- REQUIREMENT:
Retype the material in full, keeping every word the same.

- COLLECTED MATERIAL:

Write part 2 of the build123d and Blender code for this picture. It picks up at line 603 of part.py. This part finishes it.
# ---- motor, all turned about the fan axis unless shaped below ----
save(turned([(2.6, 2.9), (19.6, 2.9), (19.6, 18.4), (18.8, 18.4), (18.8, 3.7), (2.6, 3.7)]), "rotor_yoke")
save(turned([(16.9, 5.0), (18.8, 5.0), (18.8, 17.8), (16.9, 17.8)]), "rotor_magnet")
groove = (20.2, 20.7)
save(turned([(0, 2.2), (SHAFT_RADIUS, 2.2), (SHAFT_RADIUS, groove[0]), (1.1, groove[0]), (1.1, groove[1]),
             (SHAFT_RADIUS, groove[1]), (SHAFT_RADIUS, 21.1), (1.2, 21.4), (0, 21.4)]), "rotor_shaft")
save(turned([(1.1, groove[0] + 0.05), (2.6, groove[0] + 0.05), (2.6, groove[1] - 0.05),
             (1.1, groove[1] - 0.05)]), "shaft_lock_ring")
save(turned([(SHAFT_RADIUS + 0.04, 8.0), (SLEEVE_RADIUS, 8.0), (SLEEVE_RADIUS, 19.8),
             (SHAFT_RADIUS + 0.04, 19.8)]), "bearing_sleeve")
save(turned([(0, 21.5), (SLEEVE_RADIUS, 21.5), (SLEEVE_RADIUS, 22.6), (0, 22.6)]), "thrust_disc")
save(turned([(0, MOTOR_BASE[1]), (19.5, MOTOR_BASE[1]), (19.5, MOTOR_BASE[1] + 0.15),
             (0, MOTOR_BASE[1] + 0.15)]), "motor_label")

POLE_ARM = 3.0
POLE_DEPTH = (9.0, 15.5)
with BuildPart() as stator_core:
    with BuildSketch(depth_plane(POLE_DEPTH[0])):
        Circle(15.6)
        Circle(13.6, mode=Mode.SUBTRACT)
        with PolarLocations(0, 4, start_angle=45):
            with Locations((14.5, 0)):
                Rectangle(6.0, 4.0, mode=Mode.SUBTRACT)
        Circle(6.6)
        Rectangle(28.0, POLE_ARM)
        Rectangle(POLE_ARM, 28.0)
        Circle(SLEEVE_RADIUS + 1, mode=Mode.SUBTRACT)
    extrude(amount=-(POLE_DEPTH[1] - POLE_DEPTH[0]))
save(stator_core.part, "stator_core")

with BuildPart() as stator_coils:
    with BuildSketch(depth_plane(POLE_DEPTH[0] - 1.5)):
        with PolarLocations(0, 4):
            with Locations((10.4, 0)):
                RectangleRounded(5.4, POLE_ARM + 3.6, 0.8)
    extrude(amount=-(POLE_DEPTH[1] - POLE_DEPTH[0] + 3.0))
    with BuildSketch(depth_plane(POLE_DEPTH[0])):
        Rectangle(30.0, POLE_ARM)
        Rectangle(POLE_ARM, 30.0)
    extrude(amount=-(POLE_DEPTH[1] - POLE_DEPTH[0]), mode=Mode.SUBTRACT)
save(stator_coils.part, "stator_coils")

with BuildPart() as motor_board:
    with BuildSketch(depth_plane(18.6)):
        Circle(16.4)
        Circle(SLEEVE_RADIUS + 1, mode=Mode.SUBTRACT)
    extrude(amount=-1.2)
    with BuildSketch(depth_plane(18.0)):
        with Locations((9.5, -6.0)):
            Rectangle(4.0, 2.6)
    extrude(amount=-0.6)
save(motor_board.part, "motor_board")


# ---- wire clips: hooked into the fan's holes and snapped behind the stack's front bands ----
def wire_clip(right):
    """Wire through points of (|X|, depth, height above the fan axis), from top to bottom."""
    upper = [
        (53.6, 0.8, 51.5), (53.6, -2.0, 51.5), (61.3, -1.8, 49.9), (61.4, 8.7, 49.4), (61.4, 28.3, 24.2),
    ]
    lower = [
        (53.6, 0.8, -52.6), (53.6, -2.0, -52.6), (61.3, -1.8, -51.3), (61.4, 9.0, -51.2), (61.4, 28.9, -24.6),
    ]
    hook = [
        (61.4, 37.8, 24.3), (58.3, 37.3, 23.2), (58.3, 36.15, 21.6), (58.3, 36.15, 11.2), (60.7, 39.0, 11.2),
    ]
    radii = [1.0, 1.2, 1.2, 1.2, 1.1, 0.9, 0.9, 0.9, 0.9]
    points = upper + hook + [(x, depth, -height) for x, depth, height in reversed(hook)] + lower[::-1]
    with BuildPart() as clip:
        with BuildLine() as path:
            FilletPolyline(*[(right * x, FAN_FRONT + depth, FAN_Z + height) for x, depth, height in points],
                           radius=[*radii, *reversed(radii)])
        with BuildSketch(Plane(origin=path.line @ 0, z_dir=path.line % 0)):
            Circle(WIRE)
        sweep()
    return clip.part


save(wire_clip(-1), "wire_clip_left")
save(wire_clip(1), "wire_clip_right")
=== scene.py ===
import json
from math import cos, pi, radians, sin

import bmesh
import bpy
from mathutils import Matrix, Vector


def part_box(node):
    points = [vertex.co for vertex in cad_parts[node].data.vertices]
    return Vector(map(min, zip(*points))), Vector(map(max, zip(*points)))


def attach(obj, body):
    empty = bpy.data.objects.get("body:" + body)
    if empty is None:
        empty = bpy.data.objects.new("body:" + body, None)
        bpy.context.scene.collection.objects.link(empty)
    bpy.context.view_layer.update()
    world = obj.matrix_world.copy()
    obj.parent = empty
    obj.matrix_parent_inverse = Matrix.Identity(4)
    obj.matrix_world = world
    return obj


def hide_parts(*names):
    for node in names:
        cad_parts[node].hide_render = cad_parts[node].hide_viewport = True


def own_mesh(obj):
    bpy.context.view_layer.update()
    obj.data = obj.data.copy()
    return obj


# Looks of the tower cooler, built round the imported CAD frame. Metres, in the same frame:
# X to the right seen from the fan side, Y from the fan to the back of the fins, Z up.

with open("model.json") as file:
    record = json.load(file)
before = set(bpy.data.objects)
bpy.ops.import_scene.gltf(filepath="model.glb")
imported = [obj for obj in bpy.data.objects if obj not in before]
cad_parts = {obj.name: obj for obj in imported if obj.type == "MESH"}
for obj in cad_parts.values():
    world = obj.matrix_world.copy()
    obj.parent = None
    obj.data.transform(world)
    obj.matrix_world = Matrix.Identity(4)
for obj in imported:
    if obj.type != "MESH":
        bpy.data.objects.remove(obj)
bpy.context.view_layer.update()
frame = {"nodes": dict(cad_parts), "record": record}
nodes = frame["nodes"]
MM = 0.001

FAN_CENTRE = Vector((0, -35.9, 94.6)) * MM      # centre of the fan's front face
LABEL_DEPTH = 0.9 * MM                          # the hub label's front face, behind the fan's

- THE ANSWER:
Write part 2 of the build123d and Blender code for this picture. It picks up at line 603 of part.py. This part finishes it.
# ---- motor, all turned about the fan axis unless shaped below ----
save(turned([(2.6, 2.9), (19.6, 2.9), (19.6, 18.4), (18.8, 18.4), (18.8, 3.7), (2.6, 3.7)]), "rotor_yoke")
save(turned([(16.9, 5.0), (18.8, 5.0), (18.8, 17.8), (16.9, 17.8)]), "rotor_magnet")
groove = (20.2, 20.7)
save(turned([(0, 2.2), (SHAFT_RADIUS, 2.2), (SHAFT_RADIUS, groove[0]), (1.1, groove[0]), (1.1, groove[1]),
             (SHAFT_RADIUS, groove[1]), (SHAFT_RADIUS, 21.1), (1.2, 21.4), (0, 21.4)]), "rotor_shaft")
save(turned([(1.1, groove[0] + 0.05), (2.6, groove[0] + 0.05), (2.6, groove[1] - 0.05),
             (1.1, groove[1] - 0.05)]), "shaft_lock_ring")
save(turned([(SHAFT_RADIUS + 0.04, 8.0), (SLEEVE_RADIUS, 8.0), (SLEEVE_RADIUS, 19.8),
             (SHAFT_RADIUS + 0.04, 19.8)]), "bearing_sleeve")
save(turned([(0, 21.5), (SLEEVE_RADIUS, 21.5), (SLEEVE_RADIUS, 22.6), (0, 22.6)]), "thrust_disc")
save(turned([(0, MOTOR_BASE[1]), (19.5, MOTOR_BASE[1]), (19.5, MOTOR_BASE[1] + 0.15),
             (0, MOTOR_BASE[1] + 0.15)]), "motor_label")

POLE_ARM = 3.0
POLE_DEPTH = (9.0, 15.5)
with BuildPart() as stator_core:
    with BuildSketch(depth_plane(POLE_DEPTH[0])):
        Circle(15.6)
        Circle(13.6, mode=Mode.SUBTRACT)
        with PolarLocations(0, 4, start_angle=45):
            with Locations((14.5, 0)):
                Rectangle(6.0, 4.0, mode=Mode.SUBTRACT)
        Circle(6.6)
        Rectangle(28.0, POLE_ARM)
        Rectangle(POLE_ARM, 28.0)
        Circle(SLEEVE_RADIUS + 1, mode=Mode.SUBTRACT)
    extrude(amount=-(POLE_DEPTH[1] - POLE_DEPTH[0]))
save(stator_core.part, "stator_core")

with BuildPart() as stator_coils:
    with BuildSketch(depth_plane(POLE_DEPTH[0] - 1.5)):
        with PolarLocations(0, 4):
            with Locations((10.4, 0)):
                RectangleRounded(5.4, POLE_ARM + 3.6, 0.8)
    extrude(amount=-(POLE_DEPTH[1] - POLE_DEPTH[0] + 3.0))
    with BuildSketch(depth_plane(POLE_DEPTH[0])):
        Rectangle(30.0, POLE_ARM)
        Rectangle(POLE_ARM, 30.0)
    extrude(amount=-(POLE_DEPTH[1] - POLE_DEPTH[0]), mode=Mode.SUBTRACT)
save(stator_coils.part, "stator_coils")

with BuildPart() as motor_board:
    with BuildSketch(depth_plane(18.6)):
        Circle(16.4)
        Circle(SLEEVE_RADIUS + 1, mode=Mode.SUBTRACT)
    extrude(amount=-1.2)
    with BuildSketch(depth_plane(18.0)):
        with Locations((9.5, -6.0)):
            Rectangle(4.0, 2.6)
    extrude(amount=-0.6)
save(motor_board.part, "motor_board")


# ---- wire clips: hooked into the fan's holes and snapped behind the stack's front bands ----
def wire_clip(right):
    """Wire through points of (|X|, depth, height above the fan axis), from top to bottom."""
    upper = [
        (53.6, 0.8, 51.5), (53.6, -2.0, 51.5), (61.3, -1.8, 49.9), (61.4, 8.7, 49.4), (61.4, 28.3, 24.2),
    ]
    lower = [
        (53.6, 0.8, -52.6), (53.6, -2.0, -52.6), (61.3, -1.8, -51.3), (61.4, 9.0, -51.2), (61.4, 28.9, -24.6),
    ]
    hook = [
        (61.4, 37.8, 24.3), (58.3, 37.3, 23.2), (58.3, 36.15, 21.6), (58.3, 36.15, 11.2), (60.7, 39.0, 11.2),
    ]
    radii = [1.0, 1.2, 1.2, 1.2, 1.1, 0.9, 0.9, 0.9, 0.9]
    points = upper + hook + [(x, depth, -height) for x, depth, height in reversed(hook)] + lower[::-1]
    with BuildPart() as clip:
        with BuildLine() as path:
            FilletPolyline(*[(right * x, FAN_FRONT + depth, FAN_Z + height) for x, depth, height in points],
                           radius=[*radii, *reversed(radii)])
        with BuildSketch(Plane(origin=path.line @ 0, z_dir=path.line % 0)):
            Circle(WIRE)
        sweep()
    return clip.part


save(wire_clip(-1), "wire_clip_left")
save(wire_clip(1), "wire_clip_right")
=== scene.py ===
import json
from math import cos, pi, radians, sin

import bmesh
import bpy
from mathutils import Matrix, Vector


def part_box(node):
    points = [vertex.co for vertex in cad_parts[node].data.vertices]
    return Vector(map(min, zip(*points))), Vector(map(max, zip(*points)))


def attach(obj, body):
    empty = bpy.data.objects.get("body:" + body)
    if empty is None:
        empty = bpy.data.objects.new("body:" + body, None)
        bpy.context.scene.collection.objects.link(empty)
    bpy.context.view_layer.update()
    world = obj.matrix_world.copy()
    obj.parent = empty
    obj.matrix_parent_inverse = Matrix.Identity(4)
    obj.matrix_world = world
    return obj


def hide_parts(*names):
    for node in names:
        cad_parts[node].hide_render = cad_parts[node].hide_viewport = True


def own_mesh(obj):
    bpy.context.view_layer.update()
    obj.data = obj.data.copy()
    return obj


# Looks of the tower cooler, built round the imported CAD frame. Metres, in the same frame:
# X to the right seen from the fan side, Y from the fan to the back of the fins, Z up.

with open("model.json") as file:
    record = json.load(file)
before = set(bpy.data.objects)
bpy.ops.import_scene.gltf(filepath="model.glb")
imported = [obj for obj in bpy.data.objects if obj not in before]
cad_parts = {obj.name: obj for obj in imported if obj.type == "MESH"}
for obj in cad_parts.values():
    world = obj.matrix_world.copy()
    obj.parent = None
    obj.data.transform(world)
    obj.matrix_world = Matrix.Identity(4)
for obj in imported:
    if obj.type != "MESH":
        bpy.data.objects.remove(obj)
bpy.context.view_layer.update()
frame = {"nodes": dict(cad_parts), "record": record}
nodes = frame["nodes"]
MM = 0.001

FAN_CENTRE = Vector((0, -35.9, 94.6)) * MM      # centre of the fan's front face
LABEL_DEPTH = 0.9 * MM                          # the hub label's front face, behind the fan's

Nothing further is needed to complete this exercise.